··· ENTRIES PROVIDED

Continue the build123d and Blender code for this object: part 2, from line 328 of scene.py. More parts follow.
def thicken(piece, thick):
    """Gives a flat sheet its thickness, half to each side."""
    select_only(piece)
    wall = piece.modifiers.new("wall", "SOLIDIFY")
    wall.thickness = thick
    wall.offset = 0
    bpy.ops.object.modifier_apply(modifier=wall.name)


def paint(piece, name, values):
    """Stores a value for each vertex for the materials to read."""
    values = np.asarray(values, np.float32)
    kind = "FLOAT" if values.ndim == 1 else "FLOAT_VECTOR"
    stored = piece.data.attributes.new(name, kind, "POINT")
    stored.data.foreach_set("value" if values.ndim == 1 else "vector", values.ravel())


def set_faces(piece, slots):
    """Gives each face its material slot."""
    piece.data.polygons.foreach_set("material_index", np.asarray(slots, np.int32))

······
··· ENTRIES PROVIDED

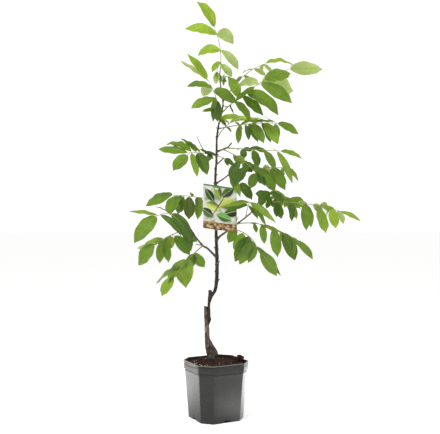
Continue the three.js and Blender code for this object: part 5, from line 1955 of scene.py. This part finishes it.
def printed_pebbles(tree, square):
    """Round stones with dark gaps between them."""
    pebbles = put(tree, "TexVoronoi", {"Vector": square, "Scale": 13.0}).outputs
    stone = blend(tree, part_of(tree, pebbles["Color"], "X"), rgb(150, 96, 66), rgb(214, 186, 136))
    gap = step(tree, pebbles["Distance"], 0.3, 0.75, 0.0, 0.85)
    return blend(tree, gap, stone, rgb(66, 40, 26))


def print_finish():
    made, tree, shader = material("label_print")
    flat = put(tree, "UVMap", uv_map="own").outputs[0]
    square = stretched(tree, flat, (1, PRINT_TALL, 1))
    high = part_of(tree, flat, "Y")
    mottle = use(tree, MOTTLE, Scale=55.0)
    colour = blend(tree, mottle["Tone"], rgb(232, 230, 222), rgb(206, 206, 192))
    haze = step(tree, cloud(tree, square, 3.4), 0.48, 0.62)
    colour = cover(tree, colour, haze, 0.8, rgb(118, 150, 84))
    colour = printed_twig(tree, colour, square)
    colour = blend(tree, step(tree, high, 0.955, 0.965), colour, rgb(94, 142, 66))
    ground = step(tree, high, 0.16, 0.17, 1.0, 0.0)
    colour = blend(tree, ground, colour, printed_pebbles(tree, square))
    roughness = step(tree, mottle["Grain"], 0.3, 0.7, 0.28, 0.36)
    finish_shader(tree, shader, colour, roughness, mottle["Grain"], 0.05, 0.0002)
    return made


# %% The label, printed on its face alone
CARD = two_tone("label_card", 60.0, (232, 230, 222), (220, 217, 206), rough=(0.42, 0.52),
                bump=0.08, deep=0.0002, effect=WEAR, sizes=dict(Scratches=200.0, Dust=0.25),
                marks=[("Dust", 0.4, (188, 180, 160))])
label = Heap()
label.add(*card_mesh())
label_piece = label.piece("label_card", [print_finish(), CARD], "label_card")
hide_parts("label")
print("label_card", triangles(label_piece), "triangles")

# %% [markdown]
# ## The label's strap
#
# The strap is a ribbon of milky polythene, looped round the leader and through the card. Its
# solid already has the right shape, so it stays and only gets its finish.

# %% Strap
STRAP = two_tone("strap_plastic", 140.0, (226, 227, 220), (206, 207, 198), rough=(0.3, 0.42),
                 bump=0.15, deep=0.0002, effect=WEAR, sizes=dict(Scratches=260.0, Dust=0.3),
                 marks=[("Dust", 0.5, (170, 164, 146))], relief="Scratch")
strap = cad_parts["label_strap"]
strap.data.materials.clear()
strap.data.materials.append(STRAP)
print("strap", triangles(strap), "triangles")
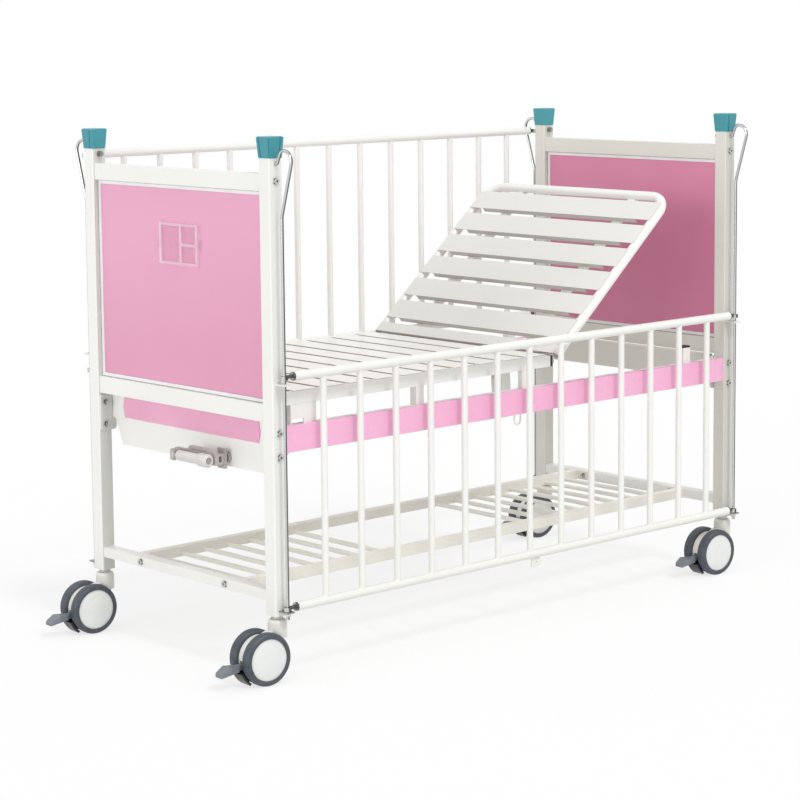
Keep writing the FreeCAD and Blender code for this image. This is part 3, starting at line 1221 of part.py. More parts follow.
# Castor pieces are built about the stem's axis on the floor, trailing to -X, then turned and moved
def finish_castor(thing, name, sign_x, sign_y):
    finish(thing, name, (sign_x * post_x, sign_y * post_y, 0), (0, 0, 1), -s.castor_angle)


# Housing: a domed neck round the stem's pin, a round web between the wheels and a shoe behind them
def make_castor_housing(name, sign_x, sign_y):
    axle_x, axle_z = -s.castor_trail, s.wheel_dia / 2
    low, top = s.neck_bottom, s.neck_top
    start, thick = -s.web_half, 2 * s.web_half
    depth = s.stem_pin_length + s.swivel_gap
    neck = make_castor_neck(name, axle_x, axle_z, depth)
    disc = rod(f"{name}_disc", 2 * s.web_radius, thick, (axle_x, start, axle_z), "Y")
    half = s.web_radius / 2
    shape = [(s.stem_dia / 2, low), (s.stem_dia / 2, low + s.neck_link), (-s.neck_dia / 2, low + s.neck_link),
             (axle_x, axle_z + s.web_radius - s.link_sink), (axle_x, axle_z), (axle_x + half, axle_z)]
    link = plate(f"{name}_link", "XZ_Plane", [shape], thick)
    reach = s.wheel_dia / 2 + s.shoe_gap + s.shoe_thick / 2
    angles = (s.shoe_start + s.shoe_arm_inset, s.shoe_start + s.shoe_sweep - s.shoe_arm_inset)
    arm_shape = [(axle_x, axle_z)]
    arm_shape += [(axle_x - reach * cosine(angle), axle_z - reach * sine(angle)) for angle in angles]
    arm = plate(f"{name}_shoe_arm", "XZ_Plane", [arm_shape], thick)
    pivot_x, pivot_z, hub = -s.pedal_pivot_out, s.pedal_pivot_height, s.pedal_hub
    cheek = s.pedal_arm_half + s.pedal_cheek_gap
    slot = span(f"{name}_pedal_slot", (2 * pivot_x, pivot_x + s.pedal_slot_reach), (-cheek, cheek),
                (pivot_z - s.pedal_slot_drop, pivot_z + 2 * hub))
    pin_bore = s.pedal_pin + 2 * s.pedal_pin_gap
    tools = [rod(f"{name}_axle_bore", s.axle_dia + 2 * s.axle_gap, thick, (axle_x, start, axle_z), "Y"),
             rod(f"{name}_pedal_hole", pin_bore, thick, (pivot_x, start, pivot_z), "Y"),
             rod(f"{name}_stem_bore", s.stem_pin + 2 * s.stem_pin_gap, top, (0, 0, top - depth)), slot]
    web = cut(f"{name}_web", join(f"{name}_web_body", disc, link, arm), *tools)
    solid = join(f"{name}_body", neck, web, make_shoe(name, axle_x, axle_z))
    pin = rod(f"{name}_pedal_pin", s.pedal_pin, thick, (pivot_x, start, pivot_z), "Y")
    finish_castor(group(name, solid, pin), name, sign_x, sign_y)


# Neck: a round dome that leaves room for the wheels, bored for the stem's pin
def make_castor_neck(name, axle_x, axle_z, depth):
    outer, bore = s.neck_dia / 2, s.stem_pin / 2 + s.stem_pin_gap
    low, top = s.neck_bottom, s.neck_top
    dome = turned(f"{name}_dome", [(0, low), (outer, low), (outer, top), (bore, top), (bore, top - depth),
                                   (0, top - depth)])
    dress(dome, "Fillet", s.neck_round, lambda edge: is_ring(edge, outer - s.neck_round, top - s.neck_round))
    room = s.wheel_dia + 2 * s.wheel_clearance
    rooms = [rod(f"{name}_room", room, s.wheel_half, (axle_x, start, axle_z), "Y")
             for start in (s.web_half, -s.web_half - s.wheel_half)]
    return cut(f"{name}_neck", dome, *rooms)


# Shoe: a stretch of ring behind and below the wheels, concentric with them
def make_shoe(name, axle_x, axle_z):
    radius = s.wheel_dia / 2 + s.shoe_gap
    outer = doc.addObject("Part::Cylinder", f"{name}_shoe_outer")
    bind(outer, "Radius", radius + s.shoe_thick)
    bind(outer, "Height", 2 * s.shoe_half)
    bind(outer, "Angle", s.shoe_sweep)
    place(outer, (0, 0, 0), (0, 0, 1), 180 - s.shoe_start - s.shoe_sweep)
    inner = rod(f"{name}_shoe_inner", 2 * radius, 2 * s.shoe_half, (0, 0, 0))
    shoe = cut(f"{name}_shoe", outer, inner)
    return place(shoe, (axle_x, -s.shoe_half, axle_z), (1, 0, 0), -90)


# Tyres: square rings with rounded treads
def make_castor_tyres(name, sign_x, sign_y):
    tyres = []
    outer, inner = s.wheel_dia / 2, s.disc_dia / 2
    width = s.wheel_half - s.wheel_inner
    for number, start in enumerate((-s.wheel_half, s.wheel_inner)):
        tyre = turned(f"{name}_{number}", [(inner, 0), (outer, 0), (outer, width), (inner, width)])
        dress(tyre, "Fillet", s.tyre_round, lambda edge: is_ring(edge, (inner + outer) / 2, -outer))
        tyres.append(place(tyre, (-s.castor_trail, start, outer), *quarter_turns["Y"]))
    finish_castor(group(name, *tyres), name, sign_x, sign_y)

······
··· ENTRIES PROVIDED

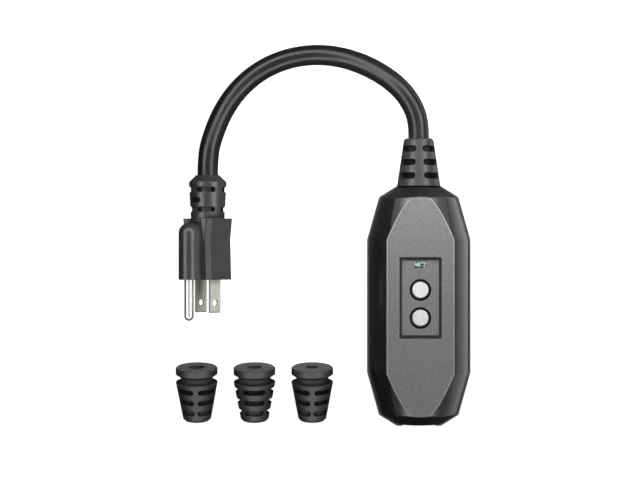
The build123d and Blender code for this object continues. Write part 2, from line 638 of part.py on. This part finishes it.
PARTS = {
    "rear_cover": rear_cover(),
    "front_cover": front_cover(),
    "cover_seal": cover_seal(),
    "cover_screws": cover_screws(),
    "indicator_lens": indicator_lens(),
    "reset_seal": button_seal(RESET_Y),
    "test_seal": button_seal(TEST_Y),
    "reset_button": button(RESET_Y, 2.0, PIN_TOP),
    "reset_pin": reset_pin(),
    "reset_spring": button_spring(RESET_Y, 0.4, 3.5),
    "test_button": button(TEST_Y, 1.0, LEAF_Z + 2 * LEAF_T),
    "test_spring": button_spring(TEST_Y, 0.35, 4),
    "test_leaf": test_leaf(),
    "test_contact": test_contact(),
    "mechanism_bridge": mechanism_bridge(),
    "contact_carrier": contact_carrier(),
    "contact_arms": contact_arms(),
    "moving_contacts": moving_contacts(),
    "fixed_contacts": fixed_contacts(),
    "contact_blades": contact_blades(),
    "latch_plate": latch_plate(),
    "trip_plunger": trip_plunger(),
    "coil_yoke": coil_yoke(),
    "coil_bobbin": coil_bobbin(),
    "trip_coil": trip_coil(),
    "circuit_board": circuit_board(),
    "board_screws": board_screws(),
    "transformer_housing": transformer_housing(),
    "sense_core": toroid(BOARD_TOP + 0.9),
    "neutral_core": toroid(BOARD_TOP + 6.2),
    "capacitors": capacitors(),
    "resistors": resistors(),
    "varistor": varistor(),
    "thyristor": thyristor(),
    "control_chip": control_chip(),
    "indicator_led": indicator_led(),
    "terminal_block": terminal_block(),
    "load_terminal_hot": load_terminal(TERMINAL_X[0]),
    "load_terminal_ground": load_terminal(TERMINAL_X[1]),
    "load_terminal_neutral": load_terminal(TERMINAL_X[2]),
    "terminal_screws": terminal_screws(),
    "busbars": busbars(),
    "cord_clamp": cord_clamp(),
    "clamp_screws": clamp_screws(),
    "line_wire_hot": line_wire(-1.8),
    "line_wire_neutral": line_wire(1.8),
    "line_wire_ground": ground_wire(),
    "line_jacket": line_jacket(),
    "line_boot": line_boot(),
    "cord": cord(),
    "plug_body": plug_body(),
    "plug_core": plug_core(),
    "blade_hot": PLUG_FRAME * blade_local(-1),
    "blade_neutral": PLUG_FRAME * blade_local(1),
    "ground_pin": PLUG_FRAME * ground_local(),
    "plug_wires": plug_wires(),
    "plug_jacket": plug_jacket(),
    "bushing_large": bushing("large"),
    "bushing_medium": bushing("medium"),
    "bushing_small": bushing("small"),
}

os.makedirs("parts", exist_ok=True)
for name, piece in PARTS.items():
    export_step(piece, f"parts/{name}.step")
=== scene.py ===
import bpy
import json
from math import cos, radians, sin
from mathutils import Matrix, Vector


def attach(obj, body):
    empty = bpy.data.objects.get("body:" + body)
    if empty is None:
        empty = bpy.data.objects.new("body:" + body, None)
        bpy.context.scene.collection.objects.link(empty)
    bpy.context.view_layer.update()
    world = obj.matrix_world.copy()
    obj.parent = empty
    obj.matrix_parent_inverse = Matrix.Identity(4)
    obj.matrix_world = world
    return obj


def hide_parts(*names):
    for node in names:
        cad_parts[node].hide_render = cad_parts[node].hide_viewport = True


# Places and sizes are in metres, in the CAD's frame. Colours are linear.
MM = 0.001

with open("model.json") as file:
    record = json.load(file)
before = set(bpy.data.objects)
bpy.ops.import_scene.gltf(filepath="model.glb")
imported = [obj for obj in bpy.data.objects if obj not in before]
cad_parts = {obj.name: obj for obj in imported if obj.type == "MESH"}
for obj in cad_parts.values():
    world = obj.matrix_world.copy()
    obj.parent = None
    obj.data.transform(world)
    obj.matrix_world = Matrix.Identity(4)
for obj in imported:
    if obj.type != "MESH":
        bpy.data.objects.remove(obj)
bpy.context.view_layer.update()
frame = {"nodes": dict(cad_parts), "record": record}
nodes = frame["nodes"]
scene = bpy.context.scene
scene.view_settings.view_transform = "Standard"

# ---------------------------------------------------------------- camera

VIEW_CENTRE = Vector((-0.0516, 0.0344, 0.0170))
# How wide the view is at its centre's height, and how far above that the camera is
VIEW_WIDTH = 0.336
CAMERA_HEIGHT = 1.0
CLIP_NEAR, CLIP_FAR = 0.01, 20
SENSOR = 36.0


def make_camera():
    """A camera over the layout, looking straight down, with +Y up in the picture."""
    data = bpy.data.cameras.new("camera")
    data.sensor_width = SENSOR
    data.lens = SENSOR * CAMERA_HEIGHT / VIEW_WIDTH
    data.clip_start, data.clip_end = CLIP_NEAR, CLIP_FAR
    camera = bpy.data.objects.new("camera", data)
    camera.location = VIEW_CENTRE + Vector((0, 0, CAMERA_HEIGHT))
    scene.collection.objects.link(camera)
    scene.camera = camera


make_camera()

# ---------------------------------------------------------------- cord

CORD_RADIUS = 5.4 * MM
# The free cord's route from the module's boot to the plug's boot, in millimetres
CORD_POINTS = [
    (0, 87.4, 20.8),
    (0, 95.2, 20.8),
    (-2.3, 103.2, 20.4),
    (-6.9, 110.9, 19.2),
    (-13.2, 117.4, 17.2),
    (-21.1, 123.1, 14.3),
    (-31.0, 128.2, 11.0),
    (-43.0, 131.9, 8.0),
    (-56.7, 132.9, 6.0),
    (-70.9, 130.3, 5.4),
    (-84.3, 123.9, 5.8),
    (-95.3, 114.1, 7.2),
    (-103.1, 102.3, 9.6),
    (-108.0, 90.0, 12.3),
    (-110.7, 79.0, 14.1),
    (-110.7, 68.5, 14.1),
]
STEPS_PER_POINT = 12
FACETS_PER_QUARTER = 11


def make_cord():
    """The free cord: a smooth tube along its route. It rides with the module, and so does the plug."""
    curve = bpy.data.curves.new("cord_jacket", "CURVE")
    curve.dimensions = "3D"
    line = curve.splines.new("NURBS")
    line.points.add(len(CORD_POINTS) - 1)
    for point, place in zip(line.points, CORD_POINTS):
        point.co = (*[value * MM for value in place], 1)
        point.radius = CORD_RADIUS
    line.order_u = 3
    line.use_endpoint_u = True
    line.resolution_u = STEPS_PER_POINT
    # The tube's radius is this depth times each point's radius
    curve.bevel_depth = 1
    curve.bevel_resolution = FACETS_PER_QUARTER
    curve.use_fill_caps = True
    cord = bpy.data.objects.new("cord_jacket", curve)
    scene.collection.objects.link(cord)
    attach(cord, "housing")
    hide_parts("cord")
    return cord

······

**WHAT YOU HAVE TO DO**
Look through the data above. Each line containing the word "context" needs to be copied.

**CORRECT OUTPUT**
        bpy.context.scene.collection.objects.link(empty)
    bpy.context.view_layer.update()
bpy.context.view_layer.update()
scene = bpy.context.scene